As seen in Walking Away and Before the Sunset, Vassiliev masterfully incorporates elements from different times and spaces, which he arranges in harmony with the paintings' logic space.

Walking Away. 1978

Encountering Oleg Vassiliev's Walking Away is like experiencing the artist's innermost creative self, here, manifested in a quiet artistic reaction to established systems of art. Vassiliev means to escape the trivial meaninglessness of the official ideological space by concentrating on the spiritual dimension of light, space and time. Although he considers himself to be indifferent to social and political issues, an artistic position of non-involvement would automatically have a certain political meaning. As Vassiliev puts it: "He who is not with us, is against us."

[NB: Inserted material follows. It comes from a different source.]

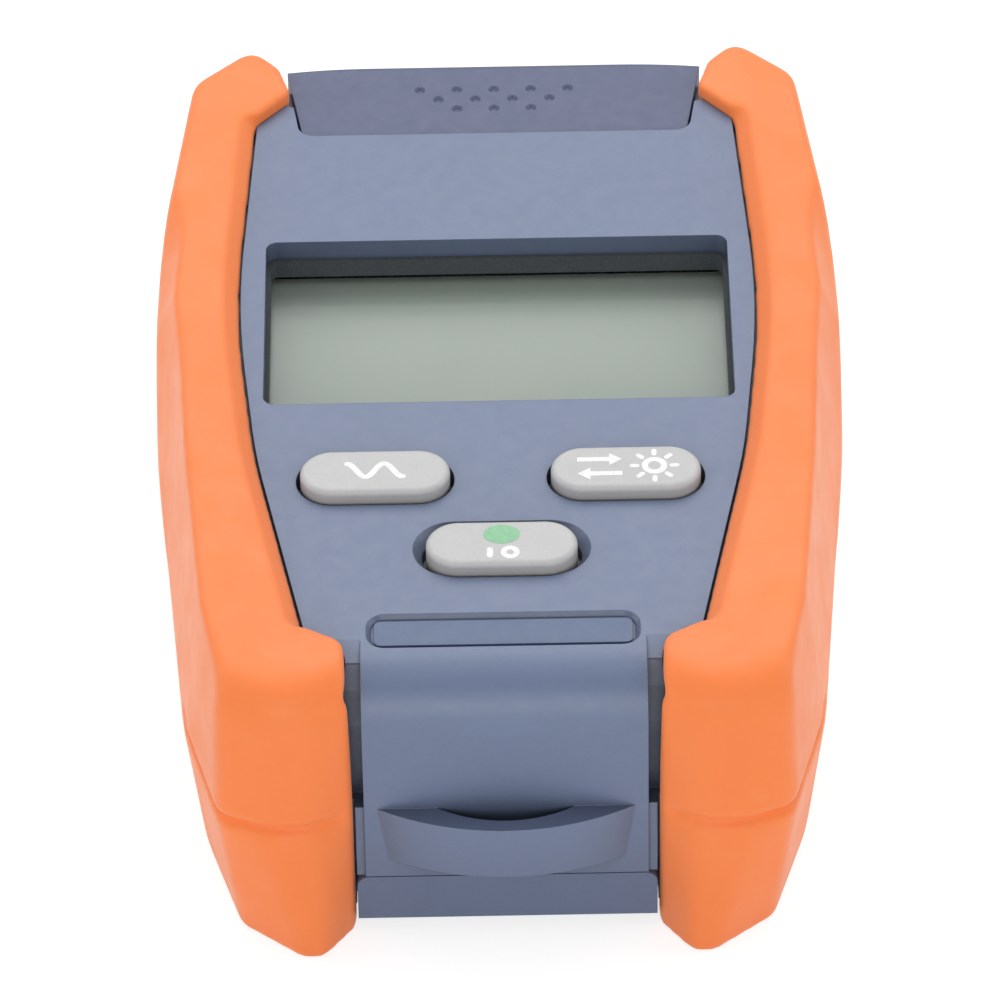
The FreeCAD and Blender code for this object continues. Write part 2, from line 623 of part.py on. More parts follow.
def make_front_shell():
    plan = case_outline()
    shell = prism(plan, s.parting_height, shoulder_z)
    panel = [(x - s.fit_gap, y, radius) for x, y, radius in face_opening()]
    raised = prism(mirrored(panel), shoulder_z - 1, face_z)
    bounds = block(-OUT, OUT, -case_near, case_far, 0, boot_top)
    raised = raised.common(bounds)
    shell = shell.fuse(raised)
    shell = shell.common(side_extrusion(trimmed_profile(), OUT))
    tongue = side_extrusion(tongue_profile(0), s.tongue_half)
    lower = side_extrusion(tongue_profile(0.3), s.tongue_shoulder)
    lower = lower.common(block(-OUT, OUT, -OUT, 0, 0, s.bar_top))
    shell = shell.cut(tongue_channels()).fuse([tongue, lower, lanyard_bar()])
    hollow = prism(plan, s.parting_height - 1, ceiling_z, -s.case_wall)
    hollow = hollow.common(side_extrusion(hollow_profile(), OUT))
    recess_box = s.recess_half + s.case_wall
    bulkhead_y = recess_floor_y - s.case_wall
    bulkhead = block(-recess_box, recess_box, bulkhead_y, OUT, 0, OUT)
    under_ledge = block(-OUT, OUT, bulkhead_y, OUT, cover_seat_z - s.case_wall, OUT)
    shell = shell.cut(hollow.cut([bulkhead, under_ledge]))
    window = box_outline(s.window_half, s.window_y - s.window_length / 2,
                         s.window_y + s.window_length / 2, s.window_round)
    cuts = [prism(window, ceiling_z - 1, face_z + 1)]
    cuts += key_openings() + face_recesses() + cover_pocket()
    cuts.append(rod(s.port_barrel + s.fit_gap, (0, recess_floor_y - 10, s.port_height), (0, 1, 0), 20))
    shell = shell.cut(cuts)
    bosses = []
    root = ceiling_z + 0.5
    for x, y in CASE_SCREWS:
        bosses.append(rod(s.boss_radius, (x, y, s.parting_height), (0, 0, 1), root - s.parting_height))
    for x, y in BOARD_SCREWS:
        bosses.append(rod(s.post_radius, (x, y, board_top), (0, 0, 1), root - board_top))
    shell = shell.fuse(bosses)
    bores = []
    for x, y in CASE_SCREWS:
        bores.append(rod(s.screw_radius, (x, y, s.parting_height - 1), (0, 0, 1), s.screw_length + 1))
    for x, y in BOARD_SCREWS:
        bores.append(rod(s.screw_radius, (x, y, board_top - 1), (0, 0, 1), s.post_screw_length + 1))
    return shell.cut(bores).removeSplitter()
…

Walking Away is an exceptional painting recording the full spectrum of Vassiliev's creative style. It combines constructivist form with traditional Russian realism and brings them together in a context of time. The recurring preoccupation with light and shade points to the work's psychological dimension, with light symbolizing the memories from the past, and darkness the unknown future. Walking away feels like Vassiliev's own spiritual awakening and expresses his hope that the dark future will bring a yet unknown freedom of expression. Hence the movement of the figure into the pictorial space, which shows Vassiliev's use of painting as an "instrument of internal immigration in a world where actual immigration remained unthinkable."